旧街道と国道の三叉路には「高野山女人堂へ三里」の里石と「慈尊院への道しるべ」が立ち いよいよ高野山の根元に来た感じだ。国道向こうには「高野山女人堂」への道が見えている。 機会を見て、この「高野街道」で女人堂から不動坂口・金剛峰寺と進まねば!!
国道沿いに進むとすぐ南海・「学文路(かむろ)駅」だ。(14:20)

高野山女人堂へ三里の里石

高野山女人堂への道

学文路(かむろ)駅


天気予報では晴れだったが、薄曇りで時々小雨と歩くのにはラッキーな天気だったが、やはり 汗が一杯なので温泉でも・・・と聞くと紀ノ川の対岸にあるとのこと。ガイドブックで調べると 入浴料1800円。高すぎるので歩いて来た途中の紀見峠にある温泉に行くこととする。
電車で紀見峠駅で下車し、高台の国民宿舎「紀伊見荘」の温泉で疲れを癒す。(400円) なかなか気持ちの良い温泉だ。風呂上りに缶ビールで今日の紀行完歩に乾杯!!
今日の歩行は48000歩と結構あったが、平坦な道が多かったので疲れは少ない。

石清水八幡宮から河内長野までの「東高野街道」から「高野街道」に入り、高野山の麓「学文路」 まで到達した。
「熊野古道・小辺路」の前段階として「高野街道」をトライした。まだ麓までだが「熊野古道」と 違った趣がある。各地に弘法大師の足跡や地蔵堂がたくさんあり、京から高野山への参道として 繁栄した息吹を感じる。

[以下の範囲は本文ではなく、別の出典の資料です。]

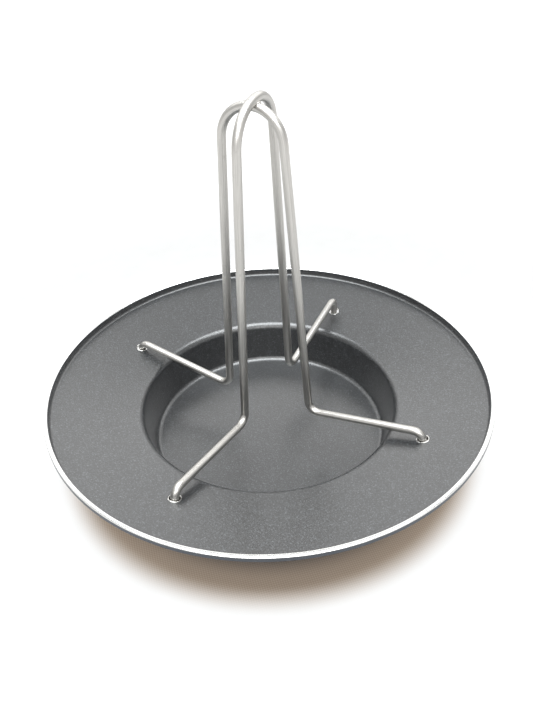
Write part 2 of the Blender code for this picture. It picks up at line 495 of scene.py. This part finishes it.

次は慈尊院から大門への「高野山町石道(ちょういしみち)」を歩きたい。 又、今日の紀行で分かった「高野山女人堂への里石」を探索する「西高野街道」も魅力的だ。
先に「西高野街道」(堺〜河内長野)・「下高野街道」(四天王寺〜河内長野)・ 「中高野街道」(平野〜河内長野)の河内長野までの街道を踏破してから高野山に上るか、 町石道で高野山の山頂まで進むか・・・・考えよう。